## TASK DETAILS
Write out the whole listing, matching it exactly.
** Begin AVAILABLE DATA **
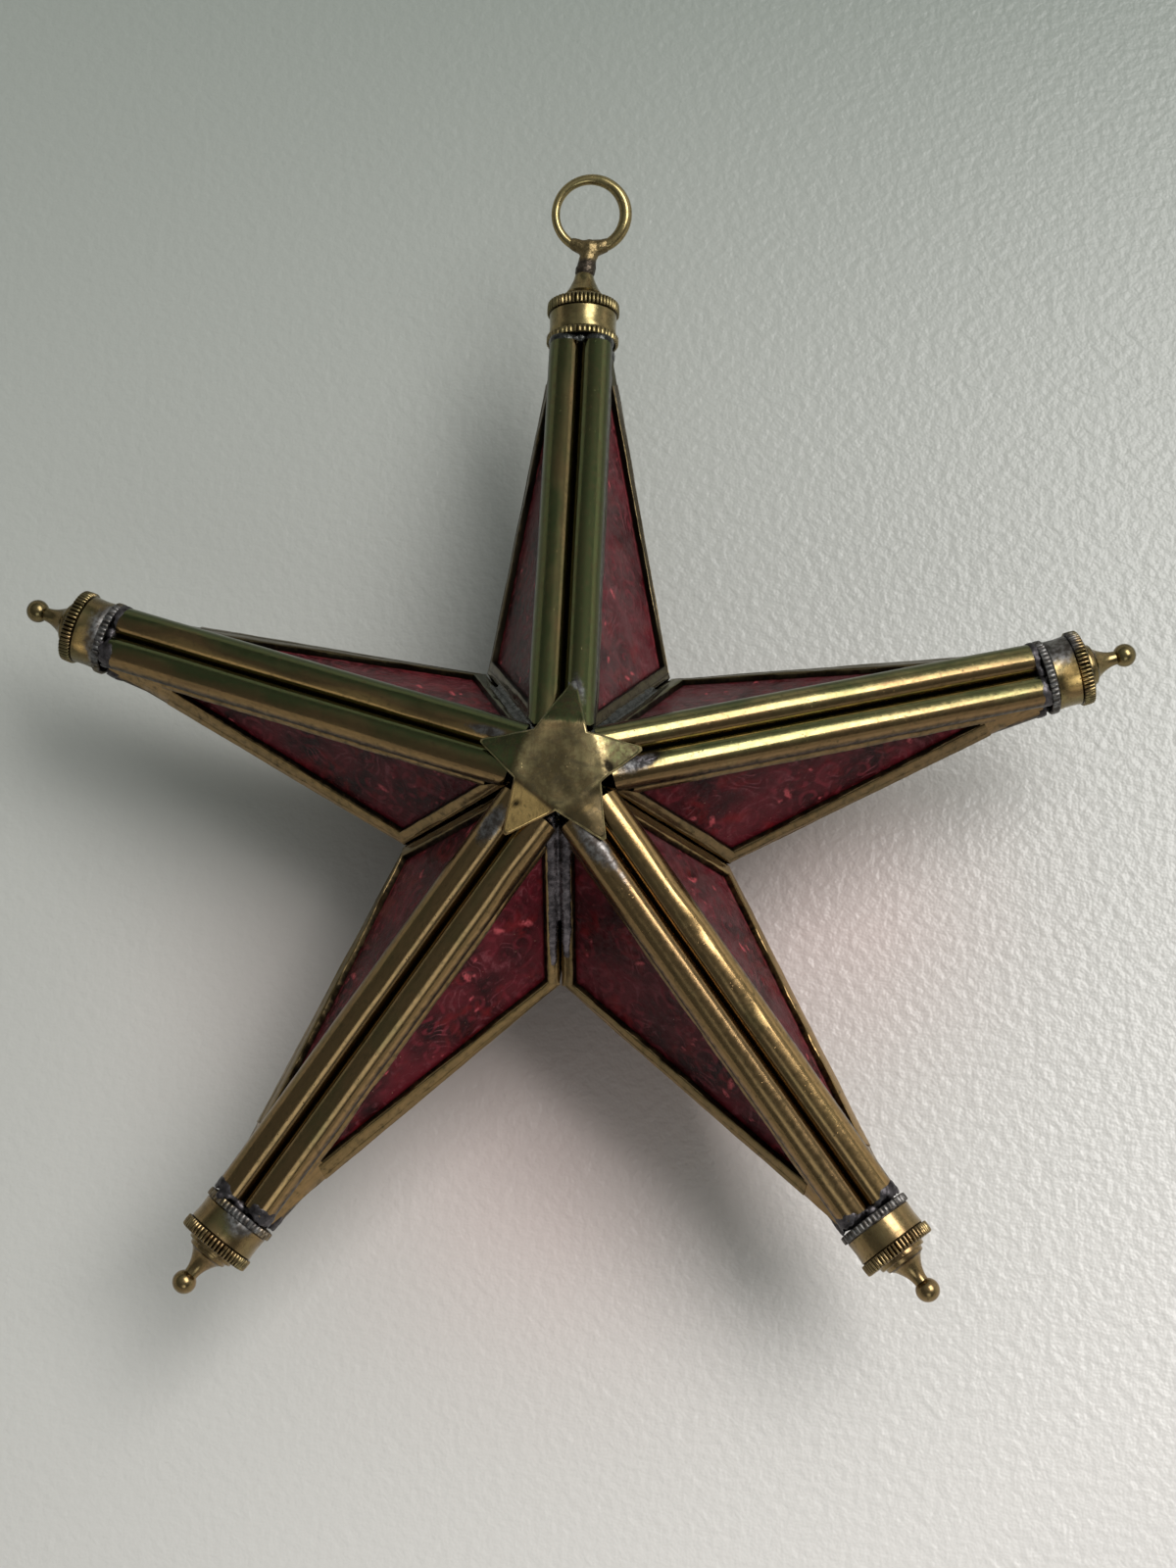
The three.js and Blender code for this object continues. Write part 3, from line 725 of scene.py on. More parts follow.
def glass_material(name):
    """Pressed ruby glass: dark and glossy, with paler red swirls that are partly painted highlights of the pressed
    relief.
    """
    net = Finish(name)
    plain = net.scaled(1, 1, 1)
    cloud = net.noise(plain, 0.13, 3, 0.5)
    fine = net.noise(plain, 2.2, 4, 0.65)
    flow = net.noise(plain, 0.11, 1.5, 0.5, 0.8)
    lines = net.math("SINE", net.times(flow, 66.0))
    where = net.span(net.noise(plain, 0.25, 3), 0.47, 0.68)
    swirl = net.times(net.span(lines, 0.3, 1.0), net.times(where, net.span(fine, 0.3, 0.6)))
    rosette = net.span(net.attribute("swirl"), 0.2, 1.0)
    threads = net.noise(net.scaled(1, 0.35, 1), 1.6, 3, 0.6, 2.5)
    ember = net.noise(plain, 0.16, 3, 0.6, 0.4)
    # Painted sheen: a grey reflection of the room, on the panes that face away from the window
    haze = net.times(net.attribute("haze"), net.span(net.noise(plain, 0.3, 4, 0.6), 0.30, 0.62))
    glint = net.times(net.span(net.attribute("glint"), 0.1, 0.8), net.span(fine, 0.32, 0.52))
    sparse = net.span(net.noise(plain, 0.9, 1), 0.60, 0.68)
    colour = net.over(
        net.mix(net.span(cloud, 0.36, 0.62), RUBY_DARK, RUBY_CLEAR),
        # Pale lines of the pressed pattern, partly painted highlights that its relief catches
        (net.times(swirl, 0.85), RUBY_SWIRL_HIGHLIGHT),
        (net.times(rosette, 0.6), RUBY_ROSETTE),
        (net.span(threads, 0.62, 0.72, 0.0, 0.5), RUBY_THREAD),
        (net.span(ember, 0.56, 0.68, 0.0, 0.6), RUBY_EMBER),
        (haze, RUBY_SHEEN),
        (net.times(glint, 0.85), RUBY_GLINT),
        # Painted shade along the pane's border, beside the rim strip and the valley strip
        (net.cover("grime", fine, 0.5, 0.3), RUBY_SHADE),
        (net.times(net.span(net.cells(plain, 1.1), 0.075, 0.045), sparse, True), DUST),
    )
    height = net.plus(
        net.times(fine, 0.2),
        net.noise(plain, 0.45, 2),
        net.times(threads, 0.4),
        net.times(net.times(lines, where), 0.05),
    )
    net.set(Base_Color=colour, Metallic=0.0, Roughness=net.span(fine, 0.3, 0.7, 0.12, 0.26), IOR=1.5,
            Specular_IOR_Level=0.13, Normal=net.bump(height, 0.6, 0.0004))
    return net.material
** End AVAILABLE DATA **
## EXERCISE RESULT
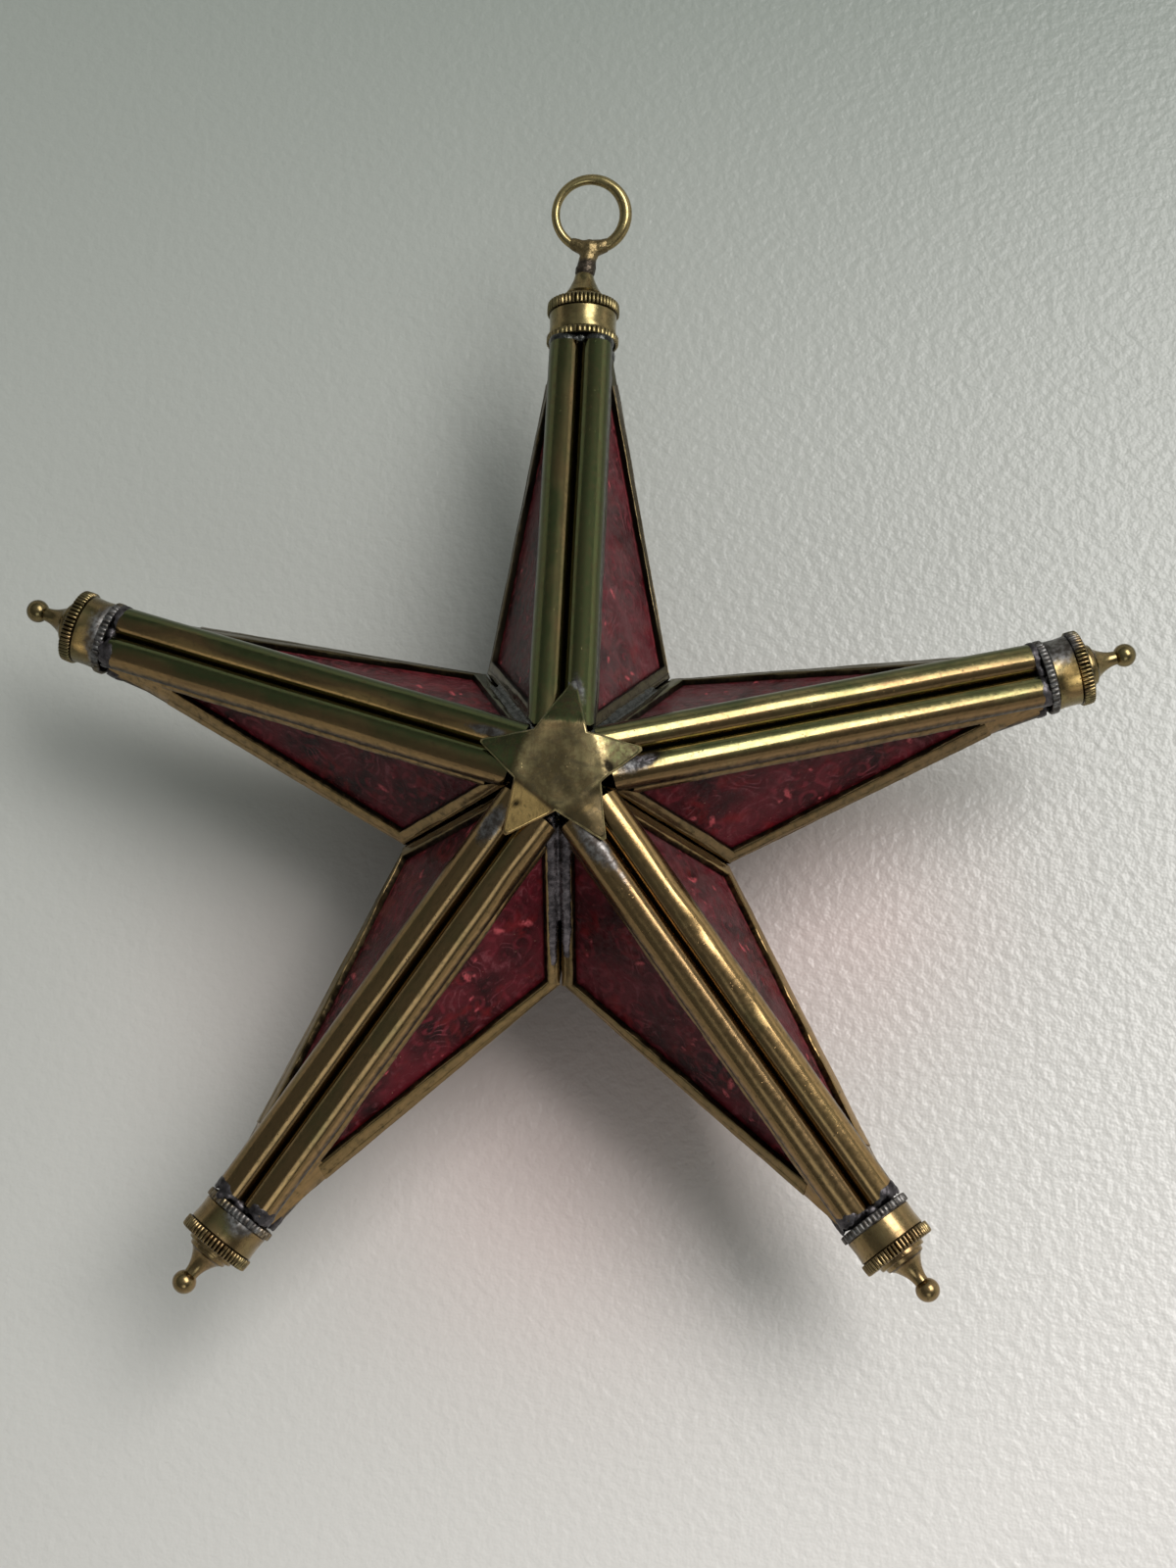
The three.js and Blender code for this object continues. Write part 3, from line 725 of scene.py on. More parts follow.
def glass_material(name):
    """Pressed ruby glass: dark and glossy, with paler red swirls that are partly painted highlights of the pressed
    relief.
    """
    net = Finish(name)
    plain = net.scaled(1, 1, 1)
    cloud = net.noise(plain, 0.13, 3, 0.5)
    fine = net.noise(plain, 2.2, 4, 0.65)
    flow = net.noise(plain, 0.11, 1.5, 0.5, 0.8)
    lines = net.math("SINE", net.times(flow, 66.0))
    where = net.span(net.noise(plain, 0.25, 3), 0.47, 0.68)
    swirl = net.times(net.span(lines, 0.3, 1.0), net.times(where, net.span(fine, 0.3, 0.6)))
    rosette = net.span(net.attribute("swirl"), 0.2, 1.0)
    threads = net.noise(net.scaled(1, 0.35, 1), 1.6, 3, 0.6, 2.5)
    ember = net.noise(plain, 0.16, 3, 0.6, 0.4)
    # Painted sheen: a grey reflection of the room, on the panes that face away from the window
    haze = net.times(net.attribute("haze"), net.span(net.noise(plain, 0.3, 4, 0.6), 0.30, 0.62))
    glint = net.times(net.span(net.attribute("glint"), 0.1, 0.8), net.span(fine, 0.32, 0.52))
    sparse = net.span(net.noise(plain, 0.9, 1), 0.60, 0.68)
    colour = net.over(
        net.mix(net.span(cloud, 0.36, 0.62), RUBY_DARK, RUBY_CLEAR),
        # Pale lines of the pressed pattern, partly painted highlights that its relief catches
        (net.times(swirl, 0.85), RUBY_SWIRL_HIGHLIGHT),
        (net.times(rosette, 0.6), RUBY_ROSETTE),
        (net.span(threads, 0.62, 0.72, 0.0, 0.5), RUBY_THREAD),
        (net.span(ember, 0.56, 0.68, 0.0, 0.6), RUBY_EMBER),
        (haze, RUBY_SHEEN),
        (net.times(glint, 0.85), RUBY_GLINT),
        # Painted shade along the pane's border, beside the rim strip and the valley strip
        (net.cover("grime", fine, 0.5, 0.3), RUBY_SHADE),
        (net.times(net.span(net.cells(plain, 1.1), 0.075, 0.045), sparse, True), DUST),
    )
    height = net.plus(
        net.times(fine, 0.2),
        net.noise(plain, 0.45, 2),
        net.times(threads, 0.4),
        net.times(net.times(lines, where), 0.05),
    )
    net.set(Base_Color=colour, Metallic=0.0, Roughness=net.span(fine, 0.3, 0.7, 0.12, 0.26), IOR=1.5,
            Specular_IOR_Level=0.13, Normal=net.bump(height, 0.6, 0.0004))
    return net.material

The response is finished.